A juste titre, peut être. Le poids des médias sportifs dans ces pays ? Presqu’inexistant. Donc comment attendre que les médias français, souvent protecteurs de leurs expatriés sur le continent, dénoncent ce genre de comportement ? Après des mois de négociations faites dans le plus secret dans des hôtels parisiens entre le président de la Fédération guinéenne Salifou Camara et l’ancien coach du PSG, ce dernier accepte enfin de prendre la tête du Syli. Sans entraîneur après la démission de Michel Dussuyer, l’équipe nationale de Guinée n’avait plus le temps à perdre. Plongée dans les éliminatoires de la CAN 2017 qui approchaient à grand pas, elle devait se trouver un boss. C’est donc contre la volonté d’une grande partie des acteurs du foot guinéen que Luis Fernandez va devenir le nouveau sélectionneur de la Guinée.

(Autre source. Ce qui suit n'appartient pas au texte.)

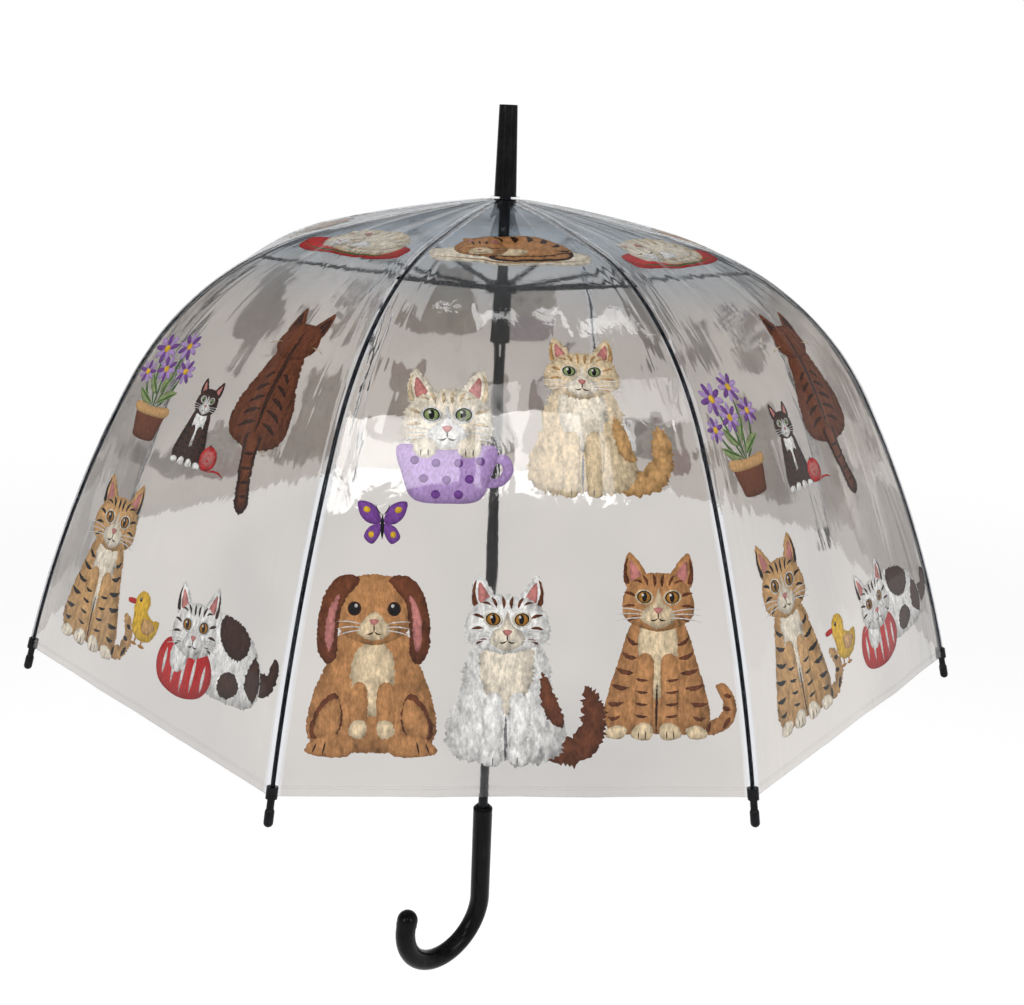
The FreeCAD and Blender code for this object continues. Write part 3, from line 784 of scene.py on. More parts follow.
def moved(layers, x, y, scale=1.0, turn=0.0):
    """A motif's layers at another place, size and tilt."""
    c, s = math.cos(math.radians(turn)) * scale, math.sin(math.radians(turn)) * scale
    return [
        (ink, shag * scale, [(x + a * c - b * s, y + a * s + b * c) for a, b in points])
        for ink, shag, points in layers
    ]


def cat_face(coat, pale, marks, iris, shag, ruff=1.0):
    """A cat's head seen from the front, 54 mm wide, centred on the bridge of its nose."""
    w = ruff
    layers = both(coat, shag, [(8, 14), (12, 24), (22, 35), (26, 24), (25, 10), (16, 6)])
    layers += both("pink", 0.4, [(13, 16), (16, 23), (21, 29), (22, 20), (20, 13)])
    layers += both(marks, 0.5, [(22, 12), (24, 22), (23, 31), (26, 25), (26, 13)])
    layers += [(coat, shag, [
        (0, 20), (13, 18), (23 * w, 9), (27 * w, -3), (25 * w, -14), (14, -21), (0, -24),
        (-14, -21), (-25 * w, -14), (-27 * w, -3), (-23 * w, 9), (-13, 18),
    ])]
    for x, y, u, v, t in (
        (3, 9, 4, 19, 2.6), (8, 10, 12, 18, 2.4), (17, 2, 26, 5, 2.4), (17, -5, 27, -6, 2.2),
        (15, -13, 23, -17, 2.4), (12, 12, 19, 14, 1.8),
    ):
        layers += both(marks, 0.3, stroke(x, y, u, v, t, 0.8))
    layers += both(pale, 0.5, oval(10.5, 1.5, 7.2, 5.8, 12))
    layers += [(pale, 0.6, whole([(0, 8), (3.5, -2), (11, -8), (13, -15), (6, -20), (0, -22)]))]
    layers += both("black", 0.0, oval(10.6, 1.6, 5.6, 4.7, 14))
    layers += both(iris, 0.0, oval(10.6, 1.4, 4.6, 4.0, 12))
    layers += both("black", 0.0, oval(10.4, 1.6, 1.9, 3.6, 0, 10))
    layers += [("white", 0.0, oval(9.2, 3.2, 1.0, 1.0, 0, 8))]
    layers += [("white", 0.0, oval(-11.8, 3.2, 1.0, 1.0, 0, 8))]
    layers += [("pink", 0.0, [(-3.6, -7), (0, -6), (3.6, -7), (1.6, -10), (0, -11), (-1.6, -10)])]
    layers += [("umber", 0.0, stroke(0, -10, 0, -14.5, 1.1))]
    layers += both("umber", 0.0, stroke(0, -14, 6.2, -15.4, 1.2, -1.1))
    for y, v in ((-10, -7), (-12, -12), (-14, -17)):
        layers += both("white", 0.0, stroke(8, y, 33, v, 0.8, 1.2))
    return layers


def seated_cat(coat, pale, marks, iris, shag=0.7, ruff=1.0):
    """A cat sitting up, seen from the front, 132 mm tall."""
    layers = [(coat, shag * 1.5, [
        (20, 6), (34, 0), (50, 3), (59, 14), (58, 29), (50, 39), (44, 36), (49, 26), (48, 16),
        (40, 11), (28, 14),
    ])]
    for x, y, u, v in ((50, 5, 55, 14), (55, 19, 49, 21), (56, 29, 50, 30), (38, 1, 40, 10)):
        layers += [(marks, 0.4, stroke(x, y, u, v, 3.4))]
    layers += [(coat, shag, whole([
        (0, 98), (14, 92), (23, 76), (29, 56), (36, 34), (40, 14), (34, 3), (18, 0), (0, 1),
    ]))]
    for x, y, u, v, t in (
        (27, 62, 15, 57, 3.4), (31, 50, 17, 46, 3.6), (35, 38, 21, 35, 3.6), (38, 24, 25, 24, 3.4),
        (37, 13, 27, 14, 3.0), (23, 73, 14, 67, 3.0),
    ):
        layers += both(marks, 0.6, stroke(x, y, u, v, t, 1.6))
    layers += [(pale, shag * 1.6, whole([
        (0, 90), (12, 82), (15, 66), (12, 48), (6, 34), (0, 26),
    ]))]
    layers += both(coat, shag * 0.6, [
        (3, 56), (12, 60), (17, 46), (16, 26), (17, 8), (15, -2), (6, -3), (3, 4), (3, 30),
    ])
    for y in (42, 33, 24, 15):
        layers += both(marks, 0.3, stroke(16.5, y, 6.5, y - 1.5, 2.2, 0.8))
    layers += [("umber", 0.3, stroke(0, 40, 0, 0, 1.8))]
    layers += both(pale, 0.5, [(3, 6), (10, 9), (17, 5), (19, -1), (12, -4), (4, -3)])
    layers += both("umber", 0.0, stroke(8, 3, 8, -3.5, 0.9))
    layers += both("umber", 0.0, stroke(13, 3, 13.4, -3.2, 0.9))
    layers += both(pale, 0.5, [(22, 4), (30, 7), (38, 3), (37, -2), (26, -3)])
    return layers + moved(cat_face(coat, pale, marks, iris, shag, ruff), 0, 101)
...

Le comité des entraîneurs locaux juge ce choix « incompétent » et « regrettable« . Malgré une décision prise contre l’avis de tous, le choix du président de la Féguifoot est irréversible, et Luis Fernandez est attendu à Conakry pour une conférence de presse. Depuis Paris, l’animateur de « Luis Attaque » réagit sur son compte Twitter » : « J’ai pris la décision d’entraîner la Guinée-Conakry. Tout est réuni pour commencer l’aventure« . Avant de donner quelques détails sur sa nouvelle équipe qui l’accompagnera. « J’ai signé pour deux ans. Je serai accompagné d’Amara Simba et Kaba Diawara (dans le staff, ndlr). Mon objectif est la CAN 2017« .
La tâche s’annonce rude pour le nouveau sélectionneur qui doit gérer certaines défections dans le rang du Syli après la CAN 2015 qui a laissé des traces. Ibrahima Traoré, Ibrahima Sory Conté, Abdoul Razzagui Camara, entre autres, décident de boycotter la sélection. Le premier, capitaine lors de la compétition en Guinée Equatoriale, annoncera à notre rédaction quelques jours après l’élimination du Syli qu’il préfère réaliser un break avec l’équipe nationale. Un premier gros test se présente pour l’ancien entraîneur du PSG : Savoir gérer une situation compliquée, et ramener ces garçons à la raison.
Catalogué « grande gueule », beaucoup moins psychologue, Luis Fernandez ne faillit pas à sa réputation. Le sélectionneur français préfère brandir l’arme de la menace face aux défections. Alors que dans toutes les équipes les cadres sont souvent protégés par leurs entraîneurs, chez qui ils aimeraient voir une marque de confiance importante pour s’exprimer sur un terrain, c’est le cas notamment en Argentine où on a vu Carlos Tevez sacrifié plusieurs années à cause de sa mésentente avec Messi. Luis préfère taper du poing sur la table et défier le courage de ses joueurs. Le début de la tempête…
Le temps pesse et le nouveau sélectionneur de la Guinée n’a plus de temps à perdre. Il dispose visiblement de la confiance et des moyens mis en place par la Féguifoot. Contrairement à ses prédécesseurs, Luis obtient quasiment tout ce qu’il demande. Le sélectionneur français obtient un regroupement de 10 jours (du 31 Mais au 11 Juin) dans la capitale française pour « bien travailler avec son groupe« . Entre deux, trois émissions, Luis concocte une liste de 28 joueurs avec lesquels il aimerait travailler. Une liste dans laquelle on retrouve pourtant les noms des démissionnaires. Tous ont été retenus par Luis. En plus de ces noms, le sélectionneur français veut impressionner, et se faire une place de choix dans le cœur des guinéens en appelant certains binationaux (Bouna Sarr et Fodé Koita).
Sans pour autant avoir la confirmation de ces derniers au regroupement, Luis Fernandez vend déjà ces arrivées pour un acquis dans la tanière du Syli. La joie est démesurée chez les supporters du Syli qui espèrent enfin voir sous leur maillot des joueurs dragués des années durant… Mais quelques jours plus tard, l’euphorie se dissipe et laisse place aux doutes quant à la capacité du nouveau coach à fédérer. A l’hôtel Leonard de Vinci, les jours passent mais on attend toujours l’arrivée des démissionnaires qui ne donnent aucune nouvelle. Ni des binationaux qu’on avait pourtant promis aux Guinéens. C’est donc avec un groupe démuni que Luis Fernandez connaîtra sa première, en match amical, avec la Guinée.
Opposé à une petite équipe du Tchad, l’ancien coach du PSG s’incline (2-1). Mais les médias français préfèrent se réjouir du retour de Luis Fernandez sur un banc de touche, au lieu d’analyser un résultat pourtant annonciateur de mauvais jours à venir pour le français… L’essentiel était ailleurs, et plus précisément sur le banc de touche de Luis, « chemise à petites fleurs sur le dos, a focalisé l’attention des médias venus en nombre« , résume Le Parisien sur son site, un soir du 6 Juin. Malgré cette défaite, les absents n’abdiqueront pas pour sauver la tête du coach. Le bras de fer semble entamé.